Основу постановки составляют силы оперного театра Антальи, однако привлечены художественные ресурсы и из других театров Турции. Хотя вокальный каст не блещет международными звездами, уровень исполнения достаточно высок. Интересный, яркий голос демонстрирует Нурдан Айдин в партии Главки, соперницы Медеи: певице удается передать тревогу и испуг избранницы Ясона перед коварством колхидской колдуньи. Несколько напряженно звучит красивое меццо Ферды Етишер (Нерис): для этой героини, оттеняющей решительность и целеустремленность своей госпожи Медеи, хотелось бы больше мягких, теплых красок. Зато прекрасен Тефик Родос, венский ученик нашего Евгения Нестеренко, в партии царя Креонта: его мягкий, культурный, и в то же время мощный бас звучит воистину по-царски – певцу подвластны красивые пиано, равно как и зычные форте. Хусейн Ликос (Ясон) – певец опытный, но такой, не юный, а зрелый аргонавт убеждает даже больше, тем более, что его вокальное мастерство – на достойном уровне. Всем певцам сопутствует успех у публики; безусловно, им очень помогает идеальная акустика Аспендоса, когда без всякого напряжения звук свободно парит и возвращается: певцы имеют возможность слышать себя, как известно, не всякий оперный театр способен одарить такой роскошью.

Впечатляет работа хора анталийской оперы под управлением болгарина Крастина Настева. «Медею» не назовешь хоровой оперой, тем не менее, роль этого коллективного участника-комментатора в античных драмах весьма важна, и подопечные Настева без сомнения справляются с поставленной задачей – хор звучит слаженно, чисто, ярко.

На титульную роль была приглашена солистка Алма-атинской Оперы Гульзат Даурбаева. Трудно было даже предположить, какое сокровище скрывают глубины бывшей советской Азии. Певица, почти неизвестная в Европе (несколько концертов в Италии и турне по Голландии с Казанской Оперой – не так много, чтобы стать звездной на искушенном Западе), поет не просто на уровне лучших европейских стандартов, но владеет своим красивым лирико-спинто в совершенстве. Голос, который хочется слушать еще и еще, равно убедителен и на парящих, абсолютно свободных pianissimi, и в драматически напряженных, страстных или зловещих фрагментах. С первого появления певицы на сцене, с самого первого звука, было очевидно, что главная героиня в спектакле «Медея» есть, и усомниться в этом впоследствии не пришлось ни разу. Верхние ноты Даурбаевой ярки и тверды, низ полнокровен, но истинное наслаждение доставляет золотая середина, которая столь важна в такой трагедийной партии как Медея.

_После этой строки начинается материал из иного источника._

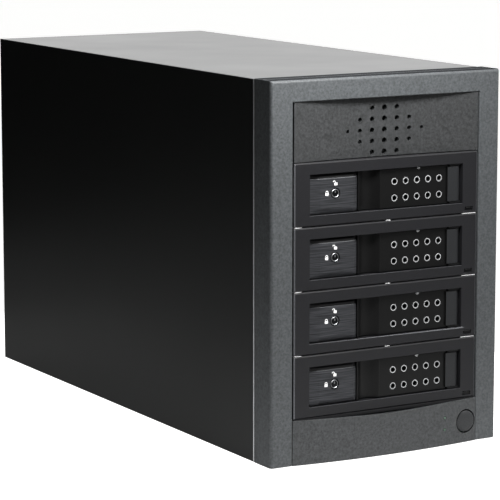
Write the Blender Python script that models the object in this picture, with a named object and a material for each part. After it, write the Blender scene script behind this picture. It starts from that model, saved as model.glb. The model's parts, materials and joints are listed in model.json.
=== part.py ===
"""Four-bay storage tower: steel case, moulded front and four drawer modules.

Frame: X to the right seen from the front, Y to the back, Z up.  The origin is
the middle of the bounding box at the surface that the feet stand on.
"""
import math

import bmesh
import bpy
from mathutils import Matrix, Vector

# ---------------------------------------------------------------- driving sizes
# Overall size and clearances, all in metres.
CASE_HEIGHT = 0.258        # moulded front, without the feet
CASE_DEPTH = 0.424         # face of the moulded front to the cover's rear edge
FOOT_HEIGHT = 0.002
FOOT_RADIUS = 0.008
FOOT_SETBACK = 0.030       # foot centre from the front face and the rear edge
FOOT_INSET = 0.022         # foot centre from the side of the case
TOUCH_GAP = 0.0003         # gap kept between pieces that rest on each other
SLIDE_GAP = 0.0004         # gap on each side of a piece that slides

# Moulded front.
COLUMN_WIDTH = 0.01675
TOP_BAR_HEIGHT = 0.0148
FRONT_DEPTH = 0.022
FRONT_WALL = 0.0025
FRONT_ROUND = 0.0025
SIDE_REVEAL = 0.00125      # dark line between a column and the bays
PANEL_WALL = 0.003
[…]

«Если смешать “Фиделио” с “Нормой”, получится “Медея” Керубини», - такую «музыковедческую» идею, высказанную в полушутливой форме, услышал я однажды от непрофессионального музыканта, но человека в музыке разбирающегося. Несмотря на некоторую курьезность, в ней содержится немалая доля правды: эстетика Керубини – переходного типа. Она вся еще корнями в классицизме Глюка, но не может пройти мимо новаций Моцарта и Бетховена и уже беременна раннеитальянским романтизмом бельканто. В этом есть и свои плюсы, и свои минусы. Следуя канонам классицизма, Керубини старался писать просто и искренне. И такой метод сильно усложняет задачи интерпретаторов: его «Медея» не изобилует мелодраматическими эффектами, и если не проникнуться этой музыкой, не обладать тонким музыкантским чутьем, ее очень легко сделать скучной.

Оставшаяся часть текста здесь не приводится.